Revision as of 04:55, 17 February 2007

Momentum flux in potential flow

[math]\displaystyle{ \frac{d\overrightarrow{M(t)}}{dt} = \rho \frac{d}{dt} \iiint_V(t) \overrightarrow V dV = \rho \iiint_V(t) \frac{\partial\overrightarrow{V}}{\partial t} dV + \rho \oint_{S(t)} \overrightarrow{V} U_n dS, }[/math]

by virtue of the transport theorem

Invoking Euler's equations in inviscid flow

[math]\displaystyle{ \frac{\partial\overrightarrow{V}}{\partial t} + (\overrightarrow{V} \cdot \nabla ) \overrightarrow V = - \frac{1}{e} \nabla P + \overrightarrow g }[/math]

We may recast the rate of change of the momentum ([math]\displaystyle{ \equiv \, }[/math] momentum flux) in the form

[math]\displaystyle{ \frac{d\overrightarrow{M(t)}}{dt} = - \rho \iiint_V(t) [ \nabla ( \frac{P}{\rho} + g Z ) + ( \overrightarrow{V} \cdot \nabla ) \overrightarrow{V} ] dV + \rho \oint_{s(t)} \overrightarrow{V} U_n dS }[/math]

So far [math]\displaystyle{ V(t)\, }[/math] is and arbitrary closed time dependent volume bounded by the time dependent surface [math]\displaystyle{ S(t)\, }[/math]. Here we need to invoke an important and complex vector theorem.

Recall from the proof of Bernoulli's equation that:

[math]\displaystyle{ (\overrightarrow{V} \cdot \nabla ) \overrightarrow{V} = \nabla ( \frac{1}{2} \overrightarrow{V} \cdot {V} ) - \overrightarrow{V} \times (\nabla \times \overrightarrow{V} ) }[/math]

By virtue of Gauss's vector theorem:

[math]\displaystyle{ \iiint_{V(t)} \nabla ( \frac{1}{2} \overrightarrow{V} \cdot \overrightarrow{V} ) dV = \frac{1}{2} \oint_{S(t)} \overrightarrow{V} \cdot \overrightarrow{V} \overrightarrow{n} dS }[/math]

where in potential flow: [math]\displaystyle{ \overrightarrow{V} = \nabla \Phi \, }[/math].

In potential flow it can be shown that:

[math]\displaystyle{ \oint_{S(t)} \frac{1}{2} ( \overrightarrow{V} \cdot \overrightarrow{V} ) \overrightarrow{n} dS = \oint_{S(t)} \frac{\partial\Phi}{\partial n} \nabla \Phi dS = \oint_{S(t)} V_n \overrightarrow{V} dS }[/math]

Proof left as an exercise!

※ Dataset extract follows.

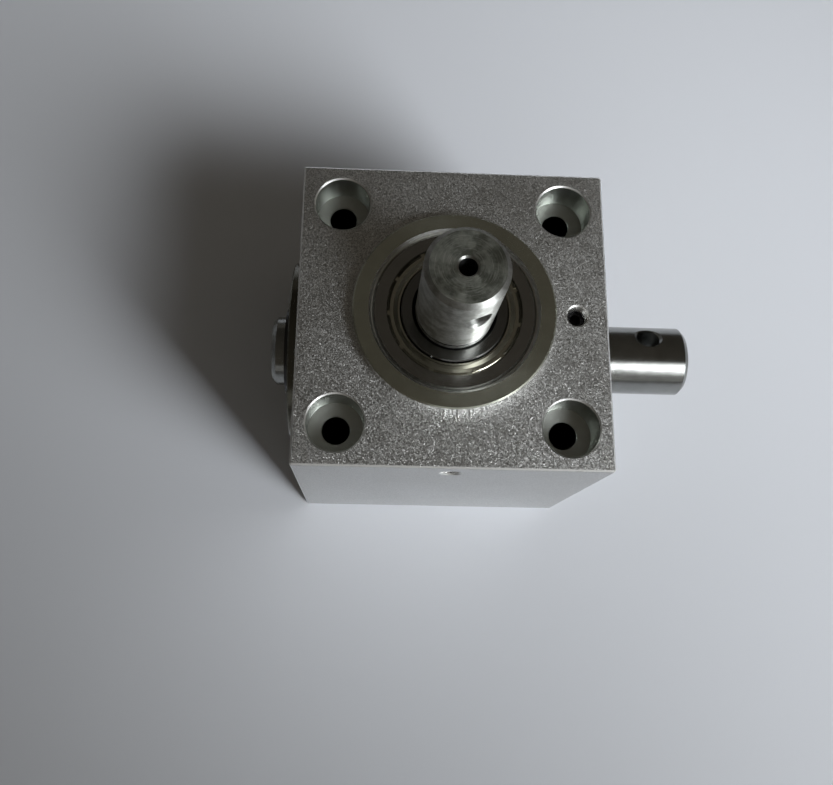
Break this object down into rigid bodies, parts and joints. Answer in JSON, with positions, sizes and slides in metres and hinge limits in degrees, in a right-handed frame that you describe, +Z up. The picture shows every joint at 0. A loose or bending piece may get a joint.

Just prove that for [math]\displaystyle{ \nabla^2 \Phi = 0 \, }[/math];

[math]\displaystyle{ \oint_S \frac{1}{2} ( \nabla\Phi \cdot \nabla\Phi) \overrightarrow{n} dS \equiv \oint_S \frac{\partial\Phi}{\partial n} \nabla\Phi dS. }[/math]

Upon substitution inthe momentum flux formula, we obtain:

[math]\displaystyle{ \frac{d\overrightarrow{M}}{dt} = - \rho \oint_S(t) [ ( \frac{P}{\rho} + gZ ) \overrightarrow{n} + \overrightarrow{V} (V_n - U_n )] dS }[/math]

Following an application of the vector theorem of Gauss. In the expression above [math]\displaystyle{ \vec{n} \, }[/math] is the unit vector pointing out of the volume [math]\displaystyle{ V(t), V_n = \vec{n} \cdot \nabla \Phi }[/math] and [math]\displaystyle{ U_n \, }[/math] is the outward normal velocity of the surface [math]\displaystyle{ S(t)\, }[/math].

This formula is of central importance in potential flow marine hydrodynamics because the rate of change of the linear momentum defined above is just [math]\displaystyle{ \pm \, }[/math] the force acting on the fluid volume. When its mean value can be shown to vanish, important force expressions on solid boundaries follow and will be derived in what follows.

Consider separately the term in the momentum flux expression involving the hydrostatic pressure:

[math]\displaystyle{ \frac{d\overrightarrow{M_H}}{dt} = - \rho \oint_S gZ \vec{n}, \ \mbox{where} \ S=S_F + S^{\pm} + S_B + S_{-\infty} }[/math]

The integral over the body surface, assuming a fully submerged body is:

[math]\displaystyle{ \frac{d\overrightarrow{M_{H,B}}}{dt} = - \rho \oint_{S_B} gZ \vec{n} = \rho g V \vec{k} = \overrightarrow{B} }[/math]

By virtue of the vector theorem of Gauss this is none other than the principle of archimedes!

We may therefore consider the second part of the integral involving wave effects independently and in the absence of the body, assumed fully submerged. In the case of a surface piercing body and in the fully nonlinear case matters are more complex but tractable!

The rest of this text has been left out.